- **Exercise directions**
Everything in the listing should be restated word for word.
>> begin
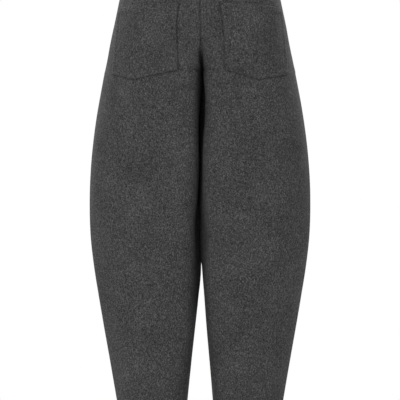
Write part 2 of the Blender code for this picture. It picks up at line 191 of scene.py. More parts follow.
# Patch pockets
POCKET_COLUMNS = (
    "side", "in_top", "in_bottom", "tip", "out_top", "out_bottom",
    "mouth_in", "mouth_out", "bottom_in", "tip_drop", "bottom_out", "bow",
)
POCKETS = (
    ("left", 39.5, 43.5, 125.0, 159.5, 172.0, 132, 137, 263, 281, 268, 4.4),
    ("right", 37.0, 49.5, 114.0, 159.5, 173.0, 132, 137, 263, 281, 267, 3.6),
)
POCKET_STEPS = (0.0, 0.3, 0.7, 1.2, 2.0, 3.4, 5.0, 6.0, 7.0, 9.0)
POCKET_MIDDLE_STEP = 4.0
POCKET_OFF = 0.3
POCKET_TUCK = 0.1
POCKET_EDGE = 3.4
POCKET_WALL = 1.6
POCKET_EDGE_END = 8.0
POCKET_EDGE_SLOPE = 4.0
POCKET_TURN = 1.6
POCKET_LIFT = 0.8
POCKET_MOUTH_LIFT = 0.25
POCKET_TROUGH = 1.3
POCKET_INNER_TROUGH = 1.9
POCKET_TROUGH_WIDTH = 2.0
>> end
- **Answer to the task**
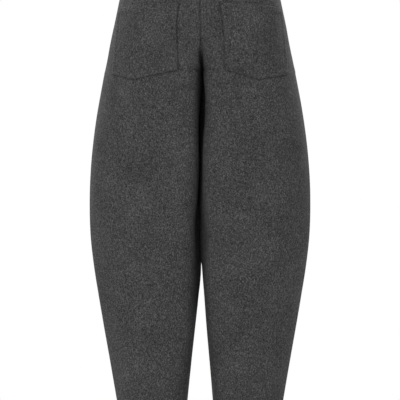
Write part 2 of the Blender code for this picture. It picks up at line 191 of scene.py. More parts follow.
# Patch pockets
POCKET_COLUMNS = (
    "side", "in_top", "in_bottom", "tip", "out_top", "out_bottom",
    "mouth_in", "mouth_out", "bottom_in", "tip_drop", "bottom_out", "bow",
)
POCKETS = (
    ("left", 39.5, 43.5, 125.0, 159.5, 172.0, 132, 137, 263, 281, 268, 4.4),
    ("right", 37.0, 49.5, 114.0, 159.5, 173.0, 132, 137, 263, 281, 267, 3.6),
)
POCKET_STEPS = (0.0, 0.3, 0.7, 1.2, 2.0, 3.4, 5.0, 6.0, 7.0, 9.0)
POCKET_MIDDLE_STEP = 4.0
POCKET_OFF = 0.3
POCKET_TUCK = 0.1
POCKET_EDGE = 3.4
POCKET_WALL = 1.6
POCKET_EDGE_END = 8.0
POCKET_EDGE_SLOPE = 4.0
POCKET_TURN = 1.6
POCKET_LIFT = 0.8
POCKET_MOUTH_LIFT = 0.25
POCKET_TROUGH = 1.3
POCKET_INNER_TROUGH = 1.9
POCKET_TROUGH_WIDTH = 2.0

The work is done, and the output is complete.